Category Grotti Furia (GTA) Ferrari F8 Tributo (Real)
Core identity Modern Italian exotic with a blended design Mid-engine Ferrari berlinetta character
Silhouette Compact cabin, short visual overhangs Compact cabin, classic mid-engine profile
Front-end mood Sharp, wide, aggressive lighting theme Sharp, wide, aggressive lighting theme
Rear treatment Diffuser-forward, track-ready styling Performance-led rear design language
Customization Player-controlled styling choices Factory options and aftermarket choices

Common Mix-Ups And Why They Happen

People often name multiple cars when they try to pin the Furia down.

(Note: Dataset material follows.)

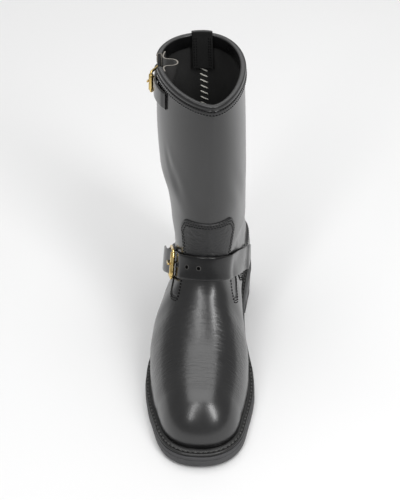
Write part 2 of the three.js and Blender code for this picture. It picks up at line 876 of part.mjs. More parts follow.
// The billet comes from behind, folds round the rear bar and lies back on itself.
function makeBillet(strap) {
  const stack = buckleStack(strap);
  const buckle = buckleFrame(strap);
  const half = strap.width / 2 - 0.5;
  const angles = spread(strap.billetEnd, strap.rear - 6, 5);
  const lower = angles.map((angle) => {
    const lift = stack.low + liftOver(strap, angle);
    const ring = strapRing(strapFrame(strap, angle), lift, strap.billet, half, true);
    return [...ring.slice(3).reverse(), ...ring.slice(0, 3).reverse()];
  });
  const turn = spread(-90, 90, 7).map((degrees) => {
    const out = new THREE.Vector3()
      .addScaledVector(buckle.along, Math.cos(rad(degrees)))
      .addScaledVector(buckle.normal, Math.sin(rad(degrees)));
    const frame = { point: buckle.at(0, stack.bar), normal: out, across: buckle.across };
    return strapRing(frame, stack.wrap, strap.billet, half, false);
  });
  const upper = angles.slice(2).reverse().map((angle, i) => {
    const rest = stack.low + liftOver(strap, angle) + strap.billet + clearance;
    const lift = i === 0 ? stack.bar + stack.wrap * 0.8 : rest;
    return strapRing(strapFrame(strap, angle), lift, strap.billet, half, true);
  });
  const strip = skin([...lower, ...turn, ...upper], false);
  return geometryOf(solidOf(strip).subtract(solidOf(prongTube(strap, clearance))));
}

// A round wire through points; closed for a buckle's frame.
function wire(points, radius, sides, closed) {
  const count = points.length;
  let first = new THREE.Vector3(0, 0, 1);
  const rings = points.map((point, i) => {
    const before = closed ? points[(i + count - 1) % count] : points[Math.max(0, i - 1)];
    const after = closed ? points[(i + 1) % count] : points[Math.min(count - 1, i + 1)];
    const along = after.clone().sub(before).normalize();
    if (i === 0 && Math.abs(along.z) > 0.9) first.set(0, 1, 0);
    first = first.clone().addScaledVector(along, -first.dot(along)).normalize();
    const second = new THREE.Vector3().crossVectors(along, first);
    return Array.from({ length: sides }, (_, k) => {
      const turn = (2 * Math.PI * (k + 0.5)) / sides;
      return point.clone()
        .addScaledVector(first, radius * Math.cos(turn))
        .addScaledVector(second, radius * Math.sin(turn));
    });
  });
  return skin(rings, closed);
}

function makeFrame(strap) {
  const stack = buckleStack(strap);
  const buckle = buckleFrame(strap);
  const half = strap.width / 2 + sideRoom + strap.wire;
  const corner = frameCorner;
  const points = [];
  for (const [atNose, side] of [[0, -1], [1, -1], [1, 1], [0, 1]]) {
    const turns = side * (atNose ? 1 : -1) > 0 ? [0, 45, 90] : [90, 45, 0];
    for (const degrees of turns) {
      const s = atNose * buckle.length;
      const inward = atNose ? -1 : 1;
      const run = s + inward * corner * (1 - Math.cos(rad(degrees)));
      const width = side * (half - corner * (1 - Math.sin(rad(degrees))));
      points.push(buckle.at(run, mix(stack.bar, stack.roller, run / buckle.length), width));
    }
  }
  return wire(points, strap.wire, 8, true);
}

function makeRoller(strap) {
  const stack = buckleStack(strap);
  const buckle = buckleFrame(strap);
  const reach = strap.width / 2 + sideRoom + strap.wire - frameCorner - clearance;
  const circle = (radius, side) =>
    Array.from({ length: 14 }, (_, k) => {
      const turn = (2 * Math.PI * k) / 14;
      const s = buckle.length + radius * Math.cos(turn);
      return buckle.at(s, stack.roller + radius * Math.sin(turn), side);
    });
  const outer = stack.rollerRadius;
  const inner = strap.wire + clearance;
  const ends = [circle(outer, -reach), circle(outer, reach), circle(inner, reach), circle(inner, -reach)];
  return skin(ends, true);
}

function prongTube(strap, extra) {
  const stack = buckleStack(strap);
  const buckle = buckleFrame(strap);
  const hook = strap.wire + clearance + strap.prong;
  const lead = extra > 0 ? [290] : [];
  const points = [...lead, 250, 210, 170, 130, 90].map((degrees) =>
    buckle.at(hook * Math.cos(rad(degrees)), stack.bar + hook * Math.sin(rad(degrees))));
  const tip = stack.roller + stack.rollerRadius + clearance + strap.prong;
  points.push(buckle.at(buckle.length * 0.5, mix(stack.bar + hook, tip, 0.55)));
  points.push(buckle.at(buckle.length, tip));
  points.push(buckle.at(buckle.length + extra + 1.6, tip - 0.4));
  return wire(points, strap.prong + extra, 6, false);
}

const makeProng = (strap) => prongTube(strap, 0);

const strapCentreY = -55;
const strapRun = 57 * Math.tan(rad(instepStrapSlope));
const instepNose = -24;
const topNose = -112;

const instepStrap = {
  centre: new THREE.Vector3(coreX, strapCentreY, instepStrapHeight - strapRun),
  slope: instepStrapSlope,
  width: instepStrapWidth,
  start: 132,
  nose: instepNose,
  rear: instepNose - instepFrameLength * 1.3,
  tail: 24,
  tailSag: 2,
  billetEnd: -146,
  billet: 1.6,
  wire: wireRadius,
  prong: 1.2,
  lead: 7,
  steps: 27,
  overlays: true,
  gap: 1.5,
};

const topStrap = {
  centre: new THREE.Vector3(coreX, -25, topStrapHeight),
  slope: 10,
  width: topStrapWidth,
  start: -50,
  nose: topNose,
  rear: topNose - topFrameLength * 1.05,
  tail: 16,
  tailSag: 1,
  billetEnd: -166,
  billet: 1.6,
  wire: 1.4,
  prong: 1,
  lead: 5,
  steps: 7,
  overlays: false,
  gap: 0.7,
};

const pieces = [];
function addPiece(name, geometry, color, roughness, metalness) {
  const material = new THREE.MeshStandardMaterial({ color, roughness, metalness });
  const mesh = new THREE.Mesh(geometry, material);
  mesh.name = name;
  pieces.push(mesh);
}

const black = 0x17181a;
addPiece("outsole", makeOutsole(), 0x2b2c2e, 0.7, 0);
addPiece("midsole", makeMidsole(), 0x1d1d1f, 0.7, 0);
addPiece("welt", makeWelt(), 0x161617, 0.6, 0);
addPiece("insole", makeInsole(), 0x3a332c, 0.8, 0);
addPiece("heel", makeHeel(), 0x1d1d1f, 0.6, 0);
addPiece("top_lift", makeTopLift(), 0x202122, 0.8, 0);
addPiece("upper", makeUpper(), black, 0.3, 0);
addPiece("collar_band", makeCollarBand(), black, 0.35, 0);
addPiece("counter", makeCounter(), black, 0.3, 0);
addPiece("shin_tab", makeShinTab(), black, 0.4, 0);
addPiece("gusset", makeGusset(), 0x1d1b1a, 0.6, 0);
addPiece("pull_strap", makePullStrap(), 0x131314, 0.5, 0);
for (const [name, strap] of [["instep", instepStrap], ["top", topStrap]]) {
  addPiece(`${name}_strap`, makeStrap(strap), black, 0.35, 0);
  addPiece(`${name}_billet`, makeBillet(strap), black, 0.4, 0);
  addPiece(`${name}_frame`, makeFrame(strap), 0xb98f3e, 0.25, 1);
  addPiece(`${name}_roller`, makeRoller(strap), 0xb98f3e, 0.25, 1);
  addPiece(`${name}_prong`, makeProng(strap), 0xb98f3e, 0.25, 1);
}

const boot = new THREE.Group();
pieces.forEach((mesh) => boot.add(mesh));
export default boot;
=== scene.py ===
import math

import bpy
import numpy as np
from mathutils import Matrix, Vector


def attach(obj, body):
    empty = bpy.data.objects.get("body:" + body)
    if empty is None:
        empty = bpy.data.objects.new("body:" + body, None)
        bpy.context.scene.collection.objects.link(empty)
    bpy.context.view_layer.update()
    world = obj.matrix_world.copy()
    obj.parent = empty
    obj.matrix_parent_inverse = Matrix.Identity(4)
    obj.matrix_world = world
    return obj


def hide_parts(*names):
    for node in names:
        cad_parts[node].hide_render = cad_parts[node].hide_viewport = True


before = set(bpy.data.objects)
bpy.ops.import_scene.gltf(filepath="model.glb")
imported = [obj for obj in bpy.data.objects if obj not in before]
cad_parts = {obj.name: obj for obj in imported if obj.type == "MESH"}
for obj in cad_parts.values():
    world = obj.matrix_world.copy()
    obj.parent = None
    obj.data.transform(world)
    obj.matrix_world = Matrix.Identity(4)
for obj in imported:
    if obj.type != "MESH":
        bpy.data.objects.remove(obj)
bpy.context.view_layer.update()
print("frame loaded:", len(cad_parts), "nodes")

# Sizes are in millimetres here and go to metres when a mesh is made.
last = {
    "length": 302, "behindOrigin": 35, "ballWidth": 110, "toeSpring": 2.6,
    "toeRound": 50, "heelRound": 38, "toePower": 2.25, "heelPower": 2.0,
    "stack": 15.5, "featherGap": 0.45, "weltMargin": 6.2, "toeMargin": 10.5,
    "heelHeight": 31, "collarHeight": 302, "instepHeight": 137,
    "collarDepth": 135, "collarWidth": 86, "wall": 2.4, "ankleBlend": 22,
    "coreX": -4, "topEdge": 300.6, "slitTop": 0.703, "slitWidth": 22, "slitDepth": 60,
}

# Sole outline, half widths as shares of the ball width.
outlineTable = {
    "at": [0, 0.066, 0.126, 0.169, 0.219, 0.265, 0.311, 0.358, 0.411, 0.48, 0.56, 0.66, 0.745,
           0.83, 0.88, 1],
    "outer": [0.4, 0.402, 0.42, 0.451, 0.497, 0.526, 0.55, 0.562, 0.564, 0.535, 0.46, 0.385,
              0.358, 0.355, 0.355, 0.355],
    "inner": [0.4, 0.4, 0.402, 0.412, 0.433, 0.448, 0.455, 0.448, 0.432, 0.388, 0.342, 0.318,
              0.328, 0.345, 0.355, 0.355],
}

# Ridge of the foot: height share, side swell and fullness.
ridgeTable = {
    "at": [0, 0.06, 0.12, 0.2, 0.3, 0.36, 0.42, 0.46, 0.52, 0.6, 1],
    "up": [0.37, 0.395, 0.425, 0.46, 0.526, 0.6, 0.7, 0.775, 0.92, 1.05, 1.1],
    "swell": [0, 0, 0, 0, 0, 0.02, 0.05, 0.08, 0.12, 0.15, 0.12],
    "full": [2.5, 2.5, 2.5, 2.5, 2.45, 2.35, 2.2, 2.05, 1.85, 1.6, 1.5],
}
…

That’s normal, and it’s rooted in how the car is drawn.

“It Looks Like An Electric Hypercar”

Some of the surfacing feels smoother and more “concept-ready” than older V8-era shapes. That’s why the Furia can read like a modern hypercar to some eyes, even if the main silhouette screams Ferrari.

“The Front Feels Like One Car, The Rear Feels Like Another”

That split read is common in GTA designs. Rockstar often anchors the front to a recognizable signature, then uses the rear to push the car into its own identity. If you only look at taillights and diffuser language, you might drift away from Ferrari and land on a different guess.

“The Doors Change The Whole Conversation”

Door style is a loud signal. When a game car adds extra door drama, it can pull your brain toward brands known for theatrical door engineering, even if the rest of the car points elsewhere. That’s one reason debates pop up around the Furia.

How To Answer This Question In One Clean Line

If someone asks you, “What car is the Grotti Furia in real life?” you can answer in one sentence without turning it into a lecture:

It’s closest to the Ferrari F8 Tributo, with extra styling cues mixed in to give it its own GTA identity.

That’s accurate, simple, and it matches what you see when you compare the shape and the signature front-and-rear themes.